I have spent the past 23 years serving as a planning consultant to Pennsylvania's Counties, smaller cities, Townships and Boroughs. As a professional planner, I have tried to help communities manage changes such as economic dislocation, urban blight, conserving small town character, revitalizing downtowns, or dealing with the impacts of new highways and development.

When not planning, I have put my time and treasure into the farm where I was raised. In 2009, thanks to the Internet, I was able to move my professional office to the farm, so my days are divided between farming and homesteading activities and writing and research.

Over the past few years, I have seen my private agrarian interests and community planning interests merging. Small towns I work for have been looking at changing ordinances to allow chicken keeping. One of the brightest young urban planners I know is reading John Seymour, raising chickens, and heating with wood--in a city neighborhood. Another colleague is helping his daughter establish a CSA farm in a suburb. One of the bleakest cities in Western Pennsylvania is trying to establish an urban farm on old industrial land. Perhaps the greatest indication of a growing interest in the relationship between food and communities have come from the leading new urbanist Andres Duany. Duany has come out hard for agrarian urbanism, and recently published a book on the topic.

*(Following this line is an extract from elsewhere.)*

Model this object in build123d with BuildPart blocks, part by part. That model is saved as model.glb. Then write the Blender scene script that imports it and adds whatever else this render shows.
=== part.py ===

Against this backdrop of agrarian interest is the specter of economic collapse. Urbanists like Jim Kunstler see Peak Oil as ending the American way of life that most people think of as normal. The Neosurvivalism of folks like Jim Rawles has become mainstream. With due respect to the two Jims (whose books share space on my shelves) I see another way; rebuilding local communities. Resilient, self supporting communities represent the best way to avoid any crisis short of the Apocalypse.

84 percent of American live in Urban Areas. I am something of an oxymoron; an urban planner who studies that 84 percent but who likes and actually knows how to milk a goat, skin a muskrat, castrate a bull calf, and run a tractor. With regards to agrarianism and urbanism, I believe I might have something to add to the conversation.